The one that’s screwed me over a few times is getting emotional about the companies behind the stock ticker you invest in. It’s happened more than once (fool me once, … fool me twice…., I know, in my defense I did make it to a million before many of you). I call this one: Misguided love.
Love hurts
It hurts in my case, in the tune of some $70,000. First time falling in love was in the early days, still during the dot com bubble. The first digital cameras had made it to market, back when resolutions were still below the 1 megapixel and pictures were stored on a 3.5″ floppy. Irvine Sensors (IRSN) came up with this brilliant idea of a “film roll” that in fact was a digital camera. Just insert in your old analog camera and shoot. Its resolution: 4 Megapixel and best of all, no need to replace your expensive Nikon with all your expense lenses. I fell in love with the idea and invested big.
I didn’t look into the fundamentals of the company but instead went head over heels for their product. Long story short, the product failed to make it to market and after a long time I bailed. To pour salt in the wound, a week after I bailed the stock went up from $1 to $18 in a single day. My $10,000 investments could have been worth $180,000. Ouch, what an ugly breakup. Instead of walking away, I tried to rekindle the love. After it reached that high, it dropped down to $6 and in my mistaken believe that the rekindled love was mutual, I got back in with another $10,000. It wasn’t mutual. Digital cameras soon outpaced the prototype by many megapixels and along with the product so did the stock price. IRNS you broke my heart.
Lesson learned, right? Nope, the problem with falling in love is you don’t really control it. My next crush was on Energy Conversion devices (ENER). Their great new product: Laminate solar panels. Instead of slapping shingles on your roof you would lay down Uni-solar laminates. Weather resistant and could even withstand damage from hail. What is not to love?
At the time we made a very rational decision: we needed a new car and instead of getting a loan I would bide my time and invest in green technology. Once there was enough we would buy a Prius (yes, buying a hybrid did pay off). It worked. Between 2005 and 2007 I bought up to 500 shares of ENER. I didn’t make a lot of profit on the investment but certainly didn’t lose. I sold the stock and bought our first Prius in 2007.
Instead of leaving it keeping it a short term fling and moving on, I reinvested back into ENER. The love ran deep. Solar energy was the future, right? I ended up investing over $60,000 back into ENER after I had met my goal for purchasing the car. What happened next? The great recession!!

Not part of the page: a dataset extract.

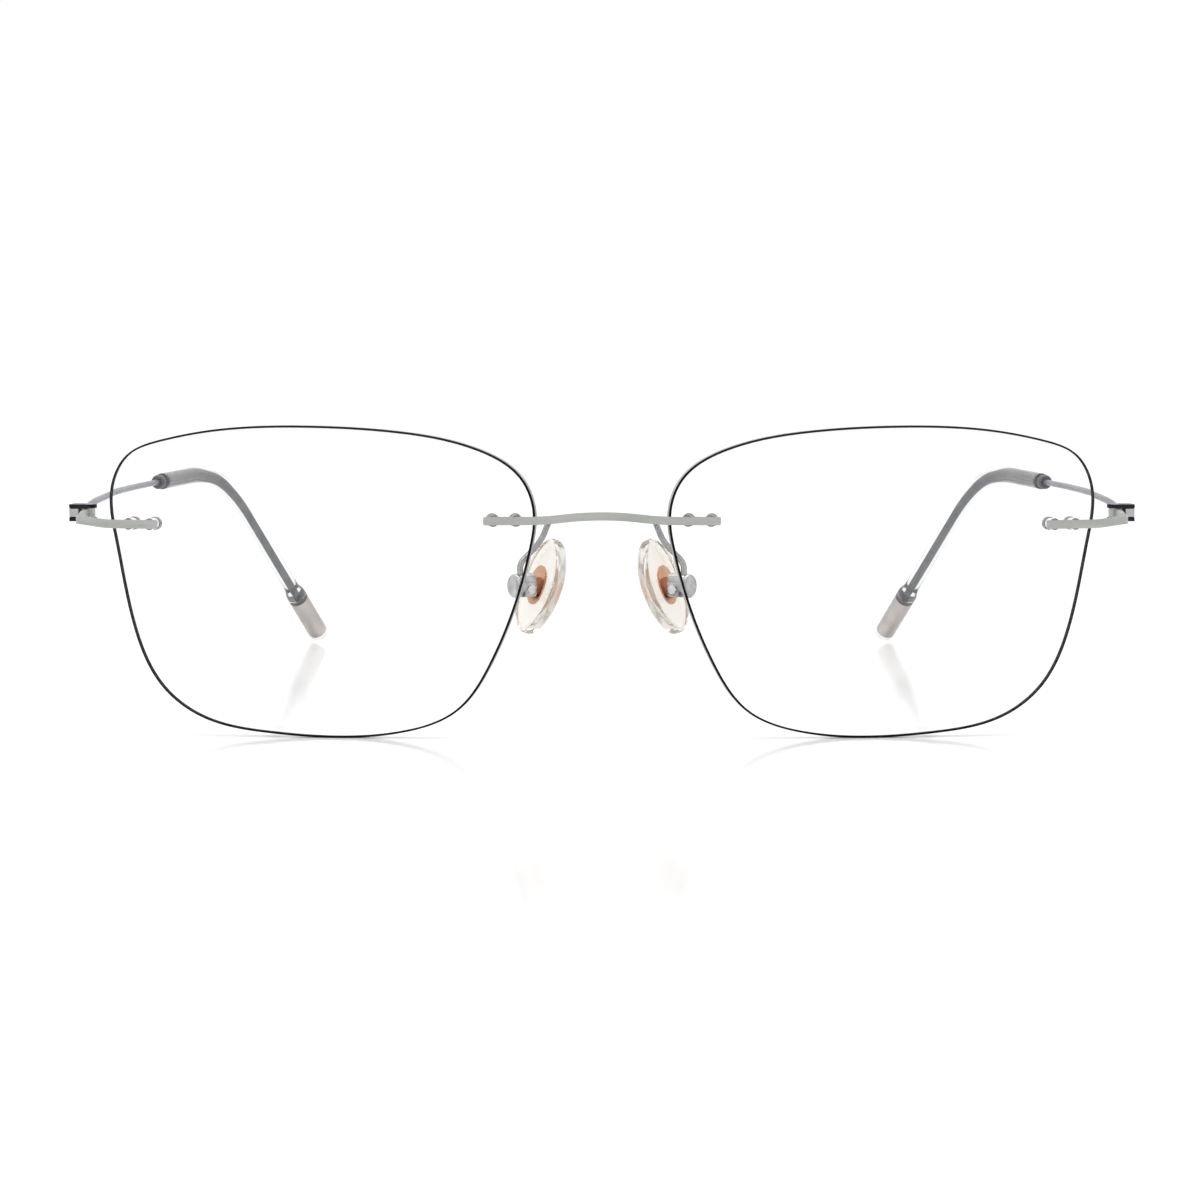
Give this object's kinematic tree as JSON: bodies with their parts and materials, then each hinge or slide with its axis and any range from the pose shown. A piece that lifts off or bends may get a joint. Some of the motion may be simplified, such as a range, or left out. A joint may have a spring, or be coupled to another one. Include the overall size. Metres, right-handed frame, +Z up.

Things were looking great for green energy until the economy collapsed. Green energy still makes sense but when all the subsidies vanished in the austerity (mostly in Europe) the solar industry crashed. Energy Conversion Devices was one of the first victims. Its cutting edge technology was first to bite the dust. It went into bankruptcy and with it my $60,000. ENER you broke my heart.
How to avoid getting emotional
In an effort to no longer get emotionally involved and/or hurt, I’ve given up on love for individual companies. I’m no longer investing emotionally. All my investing has become strictly platonic. I’ve since, primarily focused on buying SPY in my after tax accounts and VINIX in my 401(k) (Vanguard S&P 500 tracking fund). It’s done well for me. Since these really track the market there’s not much to do but just sit back and see where it goes. Historically it’s been up.
So what to take away from this? Well if at all possible try to avoid buying individual stock as chances are eventually they’ll fail. If you do pick stock make sure is based on analysis and not emotion. If you’re holding a specific stock and you get emotional around its price fluctuation, take a step back and reconsider why you’re holding it. It might be good to breakup, walk away and pick yourself a new winner. Trust me, you won’t hurt its feelings.
KISS
If you want to invest without falling in love, buy an ETF (exchange traded fund) like SPY (S&P 500), QQQ (Nasdaq) or DIA (Dow Jones). There nothing, or too much, to fall in love with (it’s hard to fall in love with an entire village). In my post KISS applied to my investments I explain how much more money I’d have today had I stuck with just buying (and selling) SPY.
If you feel you currently might be in love with one of your investments, take a step back and make sure it’s for the right reasons. Even the prettiest girl or hunkiest dude can have a rotten personality.
Good luck reaching your financial goals.
Emoji provided free by EmojiOne
Those losses must have burned. I would guess it doesn’t hurt now if you can write about it. Tough lessons learned. Misguided love stinks. Yet you made it to a million before many of us!
They hurt back then mostly because of the emotional attachment. Nowadays my portfolio can fluctuate at those levels in a matter of days. Because it’s mostly in ETFs I know they’ll bounce back. With individual stock it can go down all the way.
Like you said, I bounced back myself pretty well too. I like to think a little wiser.
Wow! Love really can hurt. Like you, I’m a big believer in keeping it simple. Understanding a few key principles and adopting a few key practices can take you a long way. Nice share, my friend.
Thanks. Yes, she’s a mean one. Luckily I got over it. In an older post KISS applied… I retraced all my old trades and replaced them with SPY. The additional gains were staggering.